═══ Input rows ═══

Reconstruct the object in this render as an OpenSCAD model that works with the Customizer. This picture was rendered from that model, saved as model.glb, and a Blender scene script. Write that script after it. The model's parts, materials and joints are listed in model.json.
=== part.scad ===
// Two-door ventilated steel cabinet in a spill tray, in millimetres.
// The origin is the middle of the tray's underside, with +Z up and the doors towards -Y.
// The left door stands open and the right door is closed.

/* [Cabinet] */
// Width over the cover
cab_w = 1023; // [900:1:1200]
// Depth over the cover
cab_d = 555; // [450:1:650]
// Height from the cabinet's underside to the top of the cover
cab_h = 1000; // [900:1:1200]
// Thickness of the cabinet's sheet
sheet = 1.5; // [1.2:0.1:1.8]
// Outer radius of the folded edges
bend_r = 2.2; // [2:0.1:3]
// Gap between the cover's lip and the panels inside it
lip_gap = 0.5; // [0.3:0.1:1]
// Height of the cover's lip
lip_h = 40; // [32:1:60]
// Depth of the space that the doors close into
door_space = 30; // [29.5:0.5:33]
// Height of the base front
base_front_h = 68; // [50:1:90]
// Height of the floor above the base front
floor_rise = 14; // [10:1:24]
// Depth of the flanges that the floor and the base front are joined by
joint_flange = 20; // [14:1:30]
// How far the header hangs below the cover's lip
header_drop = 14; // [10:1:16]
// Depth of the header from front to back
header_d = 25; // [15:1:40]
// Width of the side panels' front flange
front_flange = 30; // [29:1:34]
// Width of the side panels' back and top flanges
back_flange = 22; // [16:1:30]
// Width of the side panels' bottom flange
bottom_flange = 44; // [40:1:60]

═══
═══ Input rows ═══

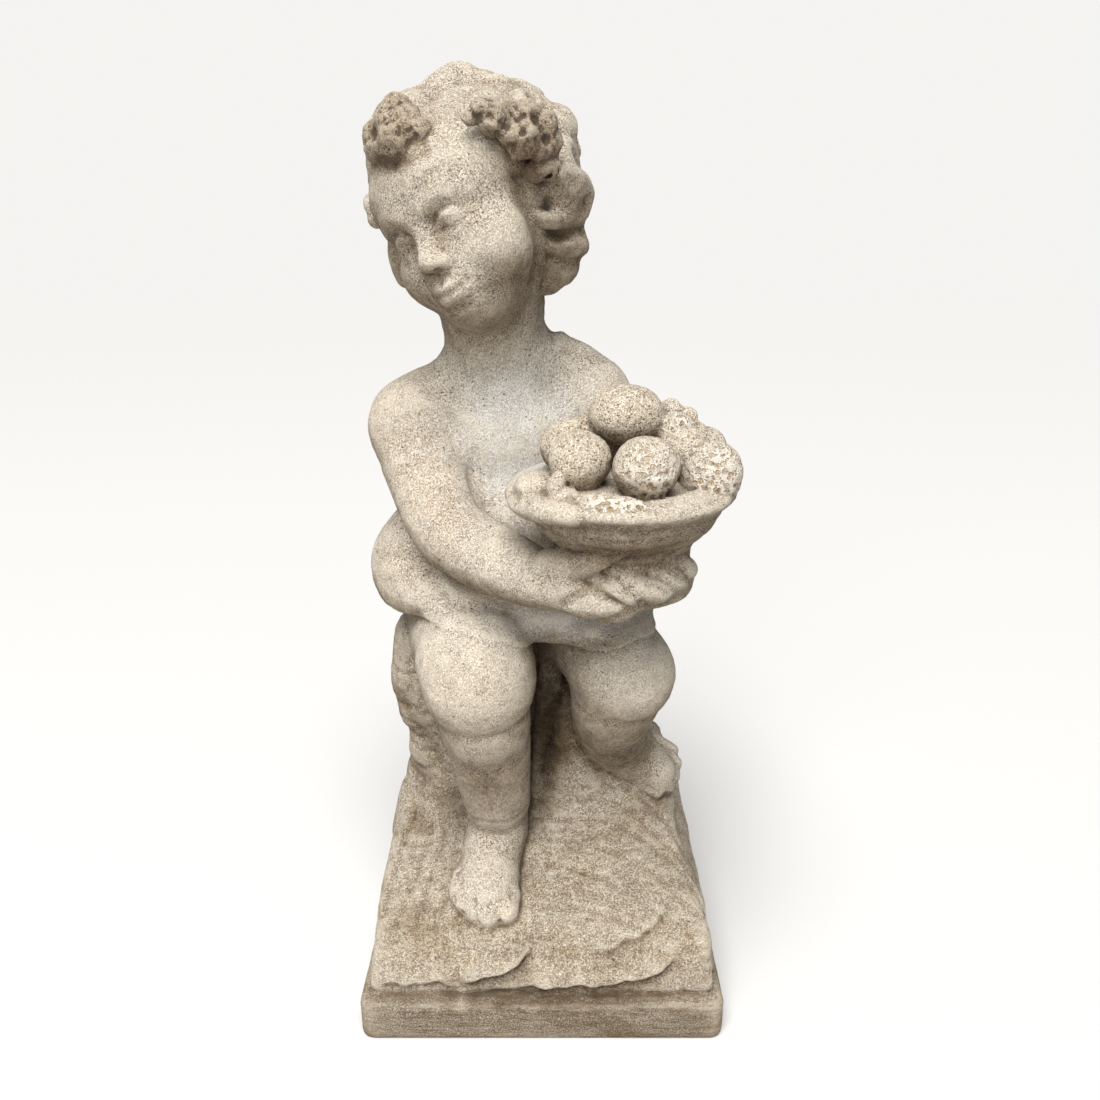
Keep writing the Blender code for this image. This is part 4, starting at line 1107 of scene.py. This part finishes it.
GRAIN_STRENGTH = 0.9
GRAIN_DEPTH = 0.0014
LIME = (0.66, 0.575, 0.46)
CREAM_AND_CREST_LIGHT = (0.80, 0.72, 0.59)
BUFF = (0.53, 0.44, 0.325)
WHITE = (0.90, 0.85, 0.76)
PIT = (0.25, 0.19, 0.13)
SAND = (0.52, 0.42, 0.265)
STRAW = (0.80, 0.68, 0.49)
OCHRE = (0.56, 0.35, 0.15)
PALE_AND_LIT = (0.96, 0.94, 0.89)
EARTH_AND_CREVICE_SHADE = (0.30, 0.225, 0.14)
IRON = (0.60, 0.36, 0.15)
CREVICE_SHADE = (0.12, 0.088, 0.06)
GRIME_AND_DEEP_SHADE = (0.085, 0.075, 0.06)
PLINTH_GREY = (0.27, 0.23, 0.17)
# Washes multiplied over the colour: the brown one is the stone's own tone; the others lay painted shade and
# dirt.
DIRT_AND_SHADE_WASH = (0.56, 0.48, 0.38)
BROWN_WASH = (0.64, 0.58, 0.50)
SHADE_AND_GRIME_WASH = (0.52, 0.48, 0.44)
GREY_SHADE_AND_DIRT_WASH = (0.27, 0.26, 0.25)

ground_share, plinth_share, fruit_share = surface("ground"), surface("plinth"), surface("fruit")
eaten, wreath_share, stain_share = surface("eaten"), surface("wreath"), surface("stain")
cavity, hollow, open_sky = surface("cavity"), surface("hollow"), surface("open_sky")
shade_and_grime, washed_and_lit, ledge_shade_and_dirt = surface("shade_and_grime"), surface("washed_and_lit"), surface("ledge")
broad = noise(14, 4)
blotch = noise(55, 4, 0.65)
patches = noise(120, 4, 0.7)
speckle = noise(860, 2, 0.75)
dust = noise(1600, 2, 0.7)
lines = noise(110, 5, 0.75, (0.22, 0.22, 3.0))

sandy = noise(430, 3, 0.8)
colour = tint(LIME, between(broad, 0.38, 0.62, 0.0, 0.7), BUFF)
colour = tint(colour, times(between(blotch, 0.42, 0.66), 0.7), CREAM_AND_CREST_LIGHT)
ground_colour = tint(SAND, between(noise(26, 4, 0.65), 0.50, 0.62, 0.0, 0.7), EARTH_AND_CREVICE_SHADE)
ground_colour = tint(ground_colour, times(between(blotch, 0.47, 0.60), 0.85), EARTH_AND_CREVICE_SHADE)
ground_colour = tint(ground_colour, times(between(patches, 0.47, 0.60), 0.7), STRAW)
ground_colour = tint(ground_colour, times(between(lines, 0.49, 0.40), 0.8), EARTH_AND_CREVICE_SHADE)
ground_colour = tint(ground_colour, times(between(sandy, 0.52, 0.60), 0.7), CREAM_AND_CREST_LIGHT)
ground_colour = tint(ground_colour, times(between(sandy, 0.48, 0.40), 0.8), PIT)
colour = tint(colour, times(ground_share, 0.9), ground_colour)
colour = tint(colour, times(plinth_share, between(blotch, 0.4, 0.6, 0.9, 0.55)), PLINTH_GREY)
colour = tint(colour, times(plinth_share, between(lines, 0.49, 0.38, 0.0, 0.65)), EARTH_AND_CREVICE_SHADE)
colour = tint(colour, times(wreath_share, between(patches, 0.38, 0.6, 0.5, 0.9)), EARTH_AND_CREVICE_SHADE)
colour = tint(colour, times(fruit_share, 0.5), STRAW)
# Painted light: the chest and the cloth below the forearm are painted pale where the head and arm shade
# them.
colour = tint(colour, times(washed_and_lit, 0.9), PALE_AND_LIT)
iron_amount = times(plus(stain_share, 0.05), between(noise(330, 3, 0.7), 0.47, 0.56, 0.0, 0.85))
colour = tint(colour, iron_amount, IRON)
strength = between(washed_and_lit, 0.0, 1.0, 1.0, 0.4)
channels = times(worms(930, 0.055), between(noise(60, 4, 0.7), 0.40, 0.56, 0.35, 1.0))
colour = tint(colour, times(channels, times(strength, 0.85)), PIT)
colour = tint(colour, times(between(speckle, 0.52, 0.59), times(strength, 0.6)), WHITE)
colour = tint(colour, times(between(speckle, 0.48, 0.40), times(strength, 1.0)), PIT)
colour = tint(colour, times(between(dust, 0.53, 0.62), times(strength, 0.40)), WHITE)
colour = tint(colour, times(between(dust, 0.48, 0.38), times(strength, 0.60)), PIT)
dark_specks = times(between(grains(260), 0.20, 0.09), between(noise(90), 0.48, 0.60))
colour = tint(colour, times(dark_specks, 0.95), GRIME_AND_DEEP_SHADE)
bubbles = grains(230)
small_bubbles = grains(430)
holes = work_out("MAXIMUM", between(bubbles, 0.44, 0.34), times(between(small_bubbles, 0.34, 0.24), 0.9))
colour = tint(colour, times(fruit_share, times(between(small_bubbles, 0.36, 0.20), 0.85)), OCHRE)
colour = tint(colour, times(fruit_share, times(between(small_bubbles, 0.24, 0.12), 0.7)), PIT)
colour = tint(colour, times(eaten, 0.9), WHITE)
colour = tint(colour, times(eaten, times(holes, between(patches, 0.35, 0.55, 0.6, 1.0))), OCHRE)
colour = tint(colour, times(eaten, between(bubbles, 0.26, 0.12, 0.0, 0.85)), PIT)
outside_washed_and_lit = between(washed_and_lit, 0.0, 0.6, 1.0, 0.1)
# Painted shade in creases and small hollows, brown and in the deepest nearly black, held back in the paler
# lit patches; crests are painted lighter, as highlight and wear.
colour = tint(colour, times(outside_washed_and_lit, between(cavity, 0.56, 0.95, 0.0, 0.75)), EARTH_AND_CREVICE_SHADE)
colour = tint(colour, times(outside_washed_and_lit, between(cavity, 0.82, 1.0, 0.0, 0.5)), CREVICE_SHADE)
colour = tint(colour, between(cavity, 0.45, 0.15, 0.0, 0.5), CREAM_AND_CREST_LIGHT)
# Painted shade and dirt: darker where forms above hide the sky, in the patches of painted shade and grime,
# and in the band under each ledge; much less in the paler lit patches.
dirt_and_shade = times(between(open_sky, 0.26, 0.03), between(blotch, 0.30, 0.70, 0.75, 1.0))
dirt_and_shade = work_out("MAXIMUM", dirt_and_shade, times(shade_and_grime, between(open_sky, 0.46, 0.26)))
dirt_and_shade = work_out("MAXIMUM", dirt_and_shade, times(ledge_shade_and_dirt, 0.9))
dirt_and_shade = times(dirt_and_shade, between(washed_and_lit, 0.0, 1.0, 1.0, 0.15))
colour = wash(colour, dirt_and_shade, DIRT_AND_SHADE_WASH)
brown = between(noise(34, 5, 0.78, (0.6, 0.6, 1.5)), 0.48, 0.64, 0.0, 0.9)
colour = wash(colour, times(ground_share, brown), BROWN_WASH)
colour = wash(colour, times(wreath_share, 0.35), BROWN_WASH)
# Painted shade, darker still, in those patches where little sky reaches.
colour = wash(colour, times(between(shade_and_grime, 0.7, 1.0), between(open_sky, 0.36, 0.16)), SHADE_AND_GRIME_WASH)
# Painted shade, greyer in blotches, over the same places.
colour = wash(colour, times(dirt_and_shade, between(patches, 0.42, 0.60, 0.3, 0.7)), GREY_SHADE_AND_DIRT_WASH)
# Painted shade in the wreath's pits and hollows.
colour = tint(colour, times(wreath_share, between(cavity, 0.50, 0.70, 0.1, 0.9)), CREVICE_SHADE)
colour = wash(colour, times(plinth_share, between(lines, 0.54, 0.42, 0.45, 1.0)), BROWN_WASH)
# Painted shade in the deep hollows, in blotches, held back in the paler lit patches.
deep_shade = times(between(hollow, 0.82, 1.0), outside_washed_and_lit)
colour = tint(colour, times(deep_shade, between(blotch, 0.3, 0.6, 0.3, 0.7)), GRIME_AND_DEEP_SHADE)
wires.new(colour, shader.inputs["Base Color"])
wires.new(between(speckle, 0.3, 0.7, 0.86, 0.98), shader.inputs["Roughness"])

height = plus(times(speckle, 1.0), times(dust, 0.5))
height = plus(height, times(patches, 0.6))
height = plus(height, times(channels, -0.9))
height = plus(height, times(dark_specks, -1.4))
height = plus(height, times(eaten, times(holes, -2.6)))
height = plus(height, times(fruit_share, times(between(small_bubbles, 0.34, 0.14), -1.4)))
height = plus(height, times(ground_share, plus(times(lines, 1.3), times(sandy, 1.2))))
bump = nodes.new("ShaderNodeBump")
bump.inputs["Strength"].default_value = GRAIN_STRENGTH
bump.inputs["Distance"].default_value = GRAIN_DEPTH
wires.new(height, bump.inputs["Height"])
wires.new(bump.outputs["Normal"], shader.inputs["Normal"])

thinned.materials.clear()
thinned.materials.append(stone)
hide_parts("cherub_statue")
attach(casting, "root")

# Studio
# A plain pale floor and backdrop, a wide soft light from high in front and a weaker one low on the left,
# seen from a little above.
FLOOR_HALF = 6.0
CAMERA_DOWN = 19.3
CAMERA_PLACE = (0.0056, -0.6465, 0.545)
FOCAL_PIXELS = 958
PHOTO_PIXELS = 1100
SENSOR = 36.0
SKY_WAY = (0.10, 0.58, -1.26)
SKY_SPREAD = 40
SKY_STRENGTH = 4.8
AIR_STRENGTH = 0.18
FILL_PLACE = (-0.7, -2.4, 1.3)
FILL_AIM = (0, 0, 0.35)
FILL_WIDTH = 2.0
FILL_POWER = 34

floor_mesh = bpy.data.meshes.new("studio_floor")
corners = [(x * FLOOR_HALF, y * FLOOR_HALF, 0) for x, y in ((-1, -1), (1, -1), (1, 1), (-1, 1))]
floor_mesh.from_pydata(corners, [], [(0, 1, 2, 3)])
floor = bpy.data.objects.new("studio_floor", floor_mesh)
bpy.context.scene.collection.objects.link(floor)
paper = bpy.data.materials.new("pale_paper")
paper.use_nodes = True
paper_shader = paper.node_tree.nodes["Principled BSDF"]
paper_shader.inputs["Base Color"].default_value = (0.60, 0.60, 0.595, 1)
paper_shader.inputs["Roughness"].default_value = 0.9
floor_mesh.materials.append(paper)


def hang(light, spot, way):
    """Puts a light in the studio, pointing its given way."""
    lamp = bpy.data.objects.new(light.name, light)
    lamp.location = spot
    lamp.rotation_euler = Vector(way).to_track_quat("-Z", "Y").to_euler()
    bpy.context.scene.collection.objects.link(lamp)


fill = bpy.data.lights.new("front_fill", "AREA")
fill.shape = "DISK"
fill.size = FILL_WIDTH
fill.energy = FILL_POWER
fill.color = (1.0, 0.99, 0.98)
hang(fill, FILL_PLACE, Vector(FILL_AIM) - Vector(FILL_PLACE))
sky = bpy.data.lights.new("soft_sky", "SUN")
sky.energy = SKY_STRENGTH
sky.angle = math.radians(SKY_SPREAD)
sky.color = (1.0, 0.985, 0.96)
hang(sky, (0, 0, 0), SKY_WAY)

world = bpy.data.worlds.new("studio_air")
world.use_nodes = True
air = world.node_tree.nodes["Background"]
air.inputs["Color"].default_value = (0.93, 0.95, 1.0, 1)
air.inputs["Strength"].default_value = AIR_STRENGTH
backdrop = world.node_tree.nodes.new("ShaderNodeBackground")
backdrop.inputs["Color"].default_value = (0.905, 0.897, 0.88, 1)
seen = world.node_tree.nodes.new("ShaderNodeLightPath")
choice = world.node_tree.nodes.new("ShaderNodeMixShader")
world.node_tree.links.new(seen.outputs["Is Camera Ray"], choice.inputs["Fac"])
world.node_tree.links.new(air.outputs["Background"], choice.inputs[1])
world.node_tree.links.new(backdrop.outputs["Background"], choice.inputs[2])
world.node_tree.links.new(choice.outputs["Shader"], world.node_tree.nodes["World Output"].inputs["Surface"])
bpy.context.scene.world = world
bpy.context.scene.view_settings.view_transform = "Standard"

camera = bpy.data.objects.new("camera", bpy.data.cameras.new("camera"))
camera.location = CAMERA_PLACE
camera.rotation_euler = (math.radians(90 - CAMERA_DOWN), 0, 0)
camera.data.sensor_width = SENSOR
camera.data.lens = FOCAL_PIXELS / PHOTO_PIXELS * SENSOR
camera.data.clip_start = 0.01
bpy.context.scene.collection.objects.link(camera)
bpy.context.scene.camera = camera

═══

Extract exactly and only the span of lines that begins at the line containing "Reconstruct the object" and ends at the line containing "door is closed.".

Reconstruct the object in this render as an OpenSCAD model that works with the Customizer. This picture was rendered from that model, saved as model.glb, and a Blender scene script. Write that script after it. The model's parts, materials and joints are listed in model.json.
=== part.scad ===
// Two-door ventilated steel cabinet in a spill tray, in millimetres.
// The origin is the middle of the tray's underside, with +Z up and the doors towards -Y.
// The left door stands open and the right door is closed.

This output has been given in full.